### Provided material
+--

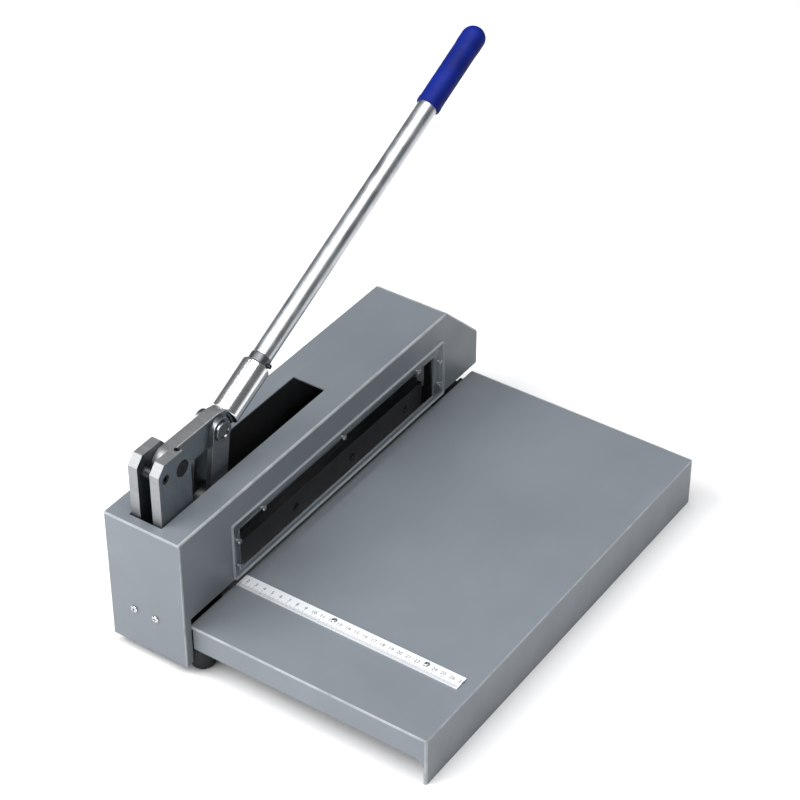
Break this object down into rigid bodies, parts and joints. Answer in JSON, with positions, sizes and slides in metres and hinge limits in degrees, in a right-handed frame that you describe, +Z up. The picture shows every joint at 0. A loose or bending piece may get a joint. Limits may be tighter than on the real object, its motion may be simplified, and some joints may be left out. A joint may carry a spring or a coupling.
{
  "type": "bench guillotine shear",
  "caption": "Bench guillotine shear with a steel housing, pivoted blade driven by a long lever and links, clear blade guard, and a side table with a rule.",
  "frame": {"origin": "middle of the outline seen from above, on the surface that the feet stand on", "axes": "+X from the housing towards the table, +Y from the operator's end towards the far end, where the closed handle points, +Z up"},
  "size_m": [0.3656, 0.583, 0.4389],
  "materials": {
    "painted_sheet": "satin grey enamel",
    "black_steel": "satin black",
    "dark_steel": "dark oiled plate",
    "blade_steel": "dark ground tool steel",
    "ground_steel": "ground",
    "chrome": "bright plated",
    "black_screw": "blackened steel",
    "plated_screw": "zinc plated",
    "zinc_tube": "galvanised, satin",
    "blue_grip": "soft dipped vinyl",
    "clear_guard": "clear acrylic sheet",
    "white_rule": "white enamel with black marks",
    "black_rubber": "matt"
  },
  "bodies": {
    "frame": {"housing_shell": "painted_sheet", "end_screws": "plated_screw", "rear_screws": "plated_screw", "window_guard": "clear_guard", "guard_screws": "plated_screw", "base_plate": "black_steel", "base_screws": "black_screw", "rubber_feet": "black_rubber", "foot_screws": "plated_screw", "cheek_left": "dark_steel", "cheek_right": "dark_steel", "cheek_spacer": "black_screw", "cheek_tie_bolt": "black_screw", "fulcrum_pin": "dark_steel", "pin_lock_screw": "black_screw", "closing_buffer": "black_rubber", "lower_blade": "ground_steel", "lower_blade_screws": "black_screw", "bed_bar": "black_steel", "table_tray": "painted_sheet", "table_ledge": "black_steel", "table_ribs": "painted_sheet", "table_screws": "black_screw", "scale_rule": "white_rule", "rule_screws": "plated_screw", "pivot_bracket_left": "black_steel", "pivot_bracket_right": "black_steel", "pivot_pin": "ground_steel", "pivot_circlips": "black_screw"},
    "lever": {"lever_arm": "dark_steel", "handle_socket": "chrome", "lock_collar": "black_screw", "set_screw": "black_screw", "handle_tube": "zinc_tube", "hand_grip": "blue_grip"},
    "links": {"link_left": "ground_steel", "link_right": "ground_steel", "link_pin": "chrome", "drop_pin": "ground_steel", "link_circlips": "black_screw"},
    "blade_carrier": {"blade_beam": "black_steel", "beam_web": "dark_steel", "beam_screws": "black_screw", "end_block": "ground_steel", "upper_blade": "blade_steel", "upper_blade_bolts": "black_screw"}
  },
  "joints": [
    {"name": "lever_hinge", "type": "hinge", "parent": "frame", "child": "lever", "pos_m": [-0.13805, -0.24135, 0.214], "axis": [1, 0, 0], "range_deg": [0, 36]},
    {"name": "link_hinge", "type": "hinge", "parent": "lever", "child": "links", "pos_m": [-0.13805, -0.17495, 0.214], "axis": [-1, 0, 0], "range_deg": [0, 22.53]},
    {"name": "blade_hinge", "type": "hinge", "parent": "frame", "child": "blade_carrier", "pos_m": [-0.13805, 0.19865, 0.075], "axis": [-1, 0, 0], "range_deg": [0, 5.84]}
  ],
  "couplings": [
    {"joint": "link_hinge", "follows": "lever_hinge", "ratio": 0.6256},
    {"joint": "blade_hinge", "follows": "lever_hinge", "ratio": 0.1621}
  ]
}
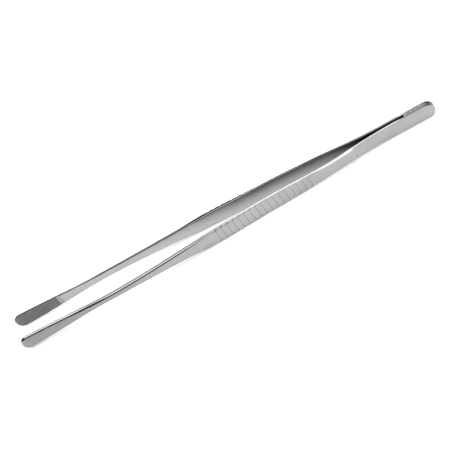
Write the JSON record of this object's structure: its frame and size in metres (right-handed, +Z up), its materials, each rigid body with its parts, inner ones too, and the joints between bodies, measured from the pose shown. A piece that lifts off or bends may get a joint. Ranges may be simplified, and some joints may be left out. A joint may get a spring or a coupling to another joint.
{
  "type": "aquascaping tweezers",
  "caption": "Long straight steel tweezers with welded heel, springy blades, fluted grip and broad serrated jaws, for planting in an aquarium.",
  "frame": {"origin": "under the middle of the whole tweezers, on the surface they lie on", "axes": "+X from the jaws to the heel, Y across the opening of the two blades, +Z up across the width of the blades"},
  "size_m": [0.3, 0.022, 0.0134],
  "materials": {
    "blade_steel": "satin, finely brushed along the blade, with polished edges",
    "weld_steel": "ground weld, mottled light and dark"
  },
  "bodies": {
    "heel": {"front_blade_heel": "blade_steel", "rear_blade_heel": "blade_steel", "heel_filler": "blade_steel", "heel_weld": "weld_steel"},
    "front_leg": {"front_blade_shoulder": "blade_steel", "front_blade_grip": "blade_steel", "front_blade_jaw": "blade_steel"},
    "rear_leg": {"rear_blade_shoulder": "blade_steel", "rear_blade_grip": "blade_steel", "rear_blade_jaw": "blade_steel"}
  },
  "joints": [
    {"name": "front_leg_flex", "type": "hinge", "parent": "heel", "child": "front_leg", "pos_m": [0.11, -0.0016, 0.0067], "axis": [0, 0, -1], "range_deg": [0, 1.91], "stiffness_Nm_per_rad": 12},
    {"name": "rear_leg_flex", "type": "hinge", "parent": "heel", "child": "rear_leg", "pos_m": [0.11, 0.0016, 0.0067], "axis": [0, 0, 1], "range_deg": [0, 1.91], "stiffness_Nm_per_rad": 12}
  ]
}
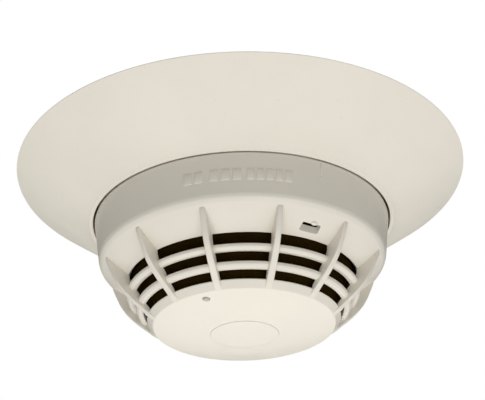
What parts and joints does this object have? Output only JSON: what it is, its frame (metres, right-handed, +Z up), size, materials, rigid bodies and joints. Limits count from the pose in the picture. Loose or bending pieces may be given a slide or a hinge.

+--

### Task details
Extract the complete set of records unchanged.

### Written response
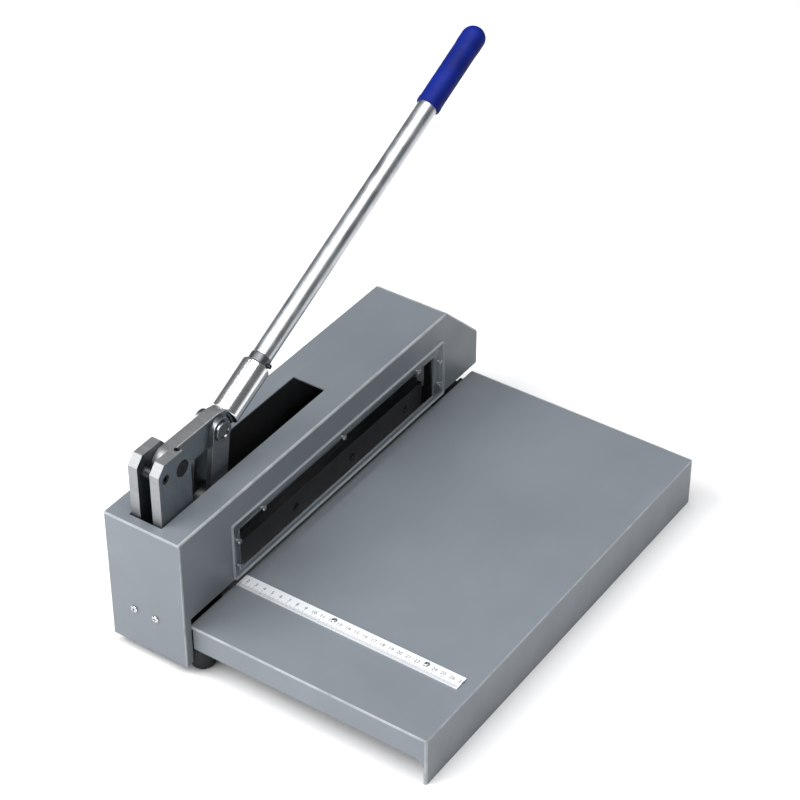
Break this object down into rigid bodies, parts and joints. Answer in JSON, with positions, sizes and slides in metres and hinge limits in degrees, in a right-handed frame that you describe, +Z up. The picture shows every joint at 0. A loose or bending piece may get a joint. Limits may be tighter than on the real object, its motion may be simplified, and some joints may be left out. A joint may carry a spring or a coupling.
{
  "type": "bench guillotine shear",
  "caption": "Bench guillotine shear with a steel housing, pivoted blade driven by a long lever and links, clear blade guard, and a side table with a rule.",
  "frame": {"origin": "middle of the outline seen from above, on the surface that the feet stand on", "axes": "+X from the housing towards the table, +Y from the operator's end towards the far end, where the closed handle points, +Z up"},
  "size_m": [0.3656, 0.583, 0.4389],
  "materials": {
    "painted_sheet": "satin grey enamel",
    "black_steel": "satin black",
    "dark_steel": "dark oiled plate",
    "blade_steel": "dark ground tool steel",
    "ground_steel": "ground",
    "chrome": "bright plated",
    "black_screw": "blackened steel",
    "plated_screw": "zinc plated",
    "zinc_tube": "galvanised, satin",
    "blue_grip": "soft dipped vinyl",
    "clear_guard": "clear acrylic sheet",
    "white_rule": "white enamel with black marks",
    "black_rubber": "matt"
  },
  "bodies": {
    "frame": {"housing_shell": "painted_sheet", "end_screws": "plated_screw", "rear_screws": "plated_screw", "window_guard": "clear_guard", "guard_screws": "plated_screw", "base_plate": "black_steel", "base_screws": "black_screw", "rubber_feet": "black_rubber", "foot_screws": "plated_screw", "cheek_left": "dark_steel", "cheek_right": "dark_steel", "cheek_spacer": "black_screw", "cheek_tie_bolt": "black_screw", "fulcrum_pin": "dark_steel", "pin_lock_screw": "black_screw", "closing_buffer": "black_rubber", "lower_blade": "ground_steel", "lower_blade_screws": "black_screw", "bed_bar": "black_steel", "table_tray": "painted_sheet", "table_ledge": "black_steel", "table_ribs": "painted_sheet", "table_screws": "black_screw", "scale_rule": "white_rule", "rule_screws": "plated_screw", "pivot_bracket_left": "black_steel", "pivot_bracket_right": "black_steel", "pivot_pin": "ground_steel", "pivot_circlips": "black_screw"},
    "lever": {"lever_arm": "dark_steel", "handle_socket": "chrome", "lock_collar": "black_screw", "set_screw": "black_screw", "handle_tube": "zinc_tube", "hand_grip": "blue_grip"},
    "links": {"link_left": "ground_steel", "link_right": "ground_steel", "link_pin": "chrome", "drop_pin": "ground_steel", "link_circlips": "black_screw"},
    "blade_carrier": {"blade_beam": "black_steel", "beam_web": "dark_steel", "beam_screws": "black_screw", "end_block": "ground_steel", "upper_blade": "blade_steel", "upper_blade_bolts": "black_screw"}
  },
  "joints": [
    {"name": "lever_hinge", "type": "hinge", "parent": "frame", "child": "lever", "pos_m": [-0.13805, -0.24135, 0.214], "axis": [1, 0, 0], "range_deg": [0, 36]},
    {"name": "link_hinge", "type": "hinge", "parent": "lever", "child": "links", "pos_m": [-0.13805, -0.17495, 0.214], "axis": [-1, 0, 0], "range_deg": [0, 22.53]},
    {"name": "blade_hinge", "type": "hinge", "parent": "frame", "child": "blade_carrier", "pos_m": [-0.13805, 0.19865, 0.075], "axis": [-1, 0, 0], "range_deg": [0, 5.84]}
  ],
  "couplings": [
    {"joint": "link_hinge", "follows": "lever_hinge", "ratio": 0.6256},
    {"joint": "blade_hinge", "follows": "lever_hinge", "ratio": 0.1621}
  ]
}
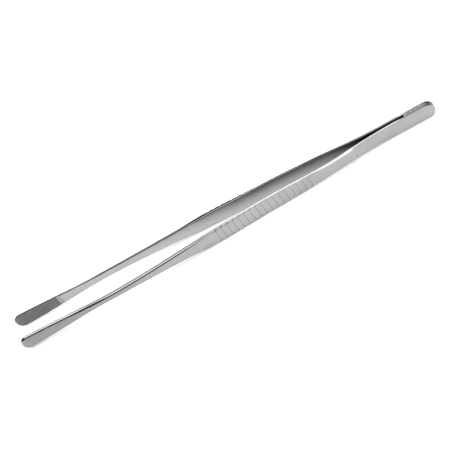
Write the JSON record of this object's structure: its frame and size in metres (right-handed, +Z up), its materials, each rigid body with its parts, inner ones too, and the joints between bodies, measured from the pose shown. A piece that lifts off or bends may get a joint. Ranges may be simplified, and some joints may be left out. A joint may get a spring or a coupling to another joint.
{
  "type": "aquascaping tweezers",
  "caption": "Long straight steel tweezers with welded heel, springy blades, fluted grip and broad serrated jaws, for planting in an aquarium.",
  "frame": {"origin": "under the middle of the whole tweezers, on the surface they lie on", "axes": "+X from the jaws to the heel, Y across the opening of the two blades, +Z up across the width of the blades"},
  "size_m": [0.3, 0.022, 0.0134],
  "materials": {
    "blade_steel": "satin, finely brushed along the blade, with polished edges",
    "weld_steel": "ground weld, mottled light and dark"
  },
  "bodies": {
    "heel": {"front_blade_heel": "blade_steel", "rear_blade_heel": "blade_steel", "heel_filler": "blade_steel", "heel_weld": "weld_steel"},
    "front_leg": {"front_blade_shoulder": "blade_steel", "front_blade_grip": "blade_steel", "front_blade_jaw": "blade_steel"},
    "rear_leg": {"rear_blade_shoulder": "blade_steel", "rear_blade_grip": "blade_steel", "rear_blade_jaw": "blade_steel"}
  },
  "joints": [
    {"name": "front_leg_flex", "type": "hinge", "parent": "heel", "child": "front_leg", "pos_m": [0.11, -0.0016, 0.0067], "axis": [0, 0, -1], "range_deg": [0, 1.91], "stiffness_Nm_per_rad": 12},
    {"name": "rear_leg_flex", "type": "hinge", "parent": "heel", "child": "rear_leg", "pos_m": [0.11, 0.0016, 0.0067], "axis": [0, 0, 1], "range_deg": [0, 1.91], "stiffness_Nm_per_rad": 12}
  ]
}
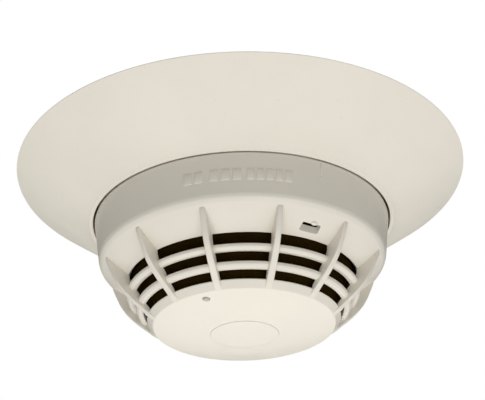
What parts and joints does this object have? Output only JSON: what it is, its frame (metres, right-handed, +Z up), size, materials, rigid bodies and joints. Limits count from the pose in the picture. Loose or bending pieces may be given a slide or a hinge.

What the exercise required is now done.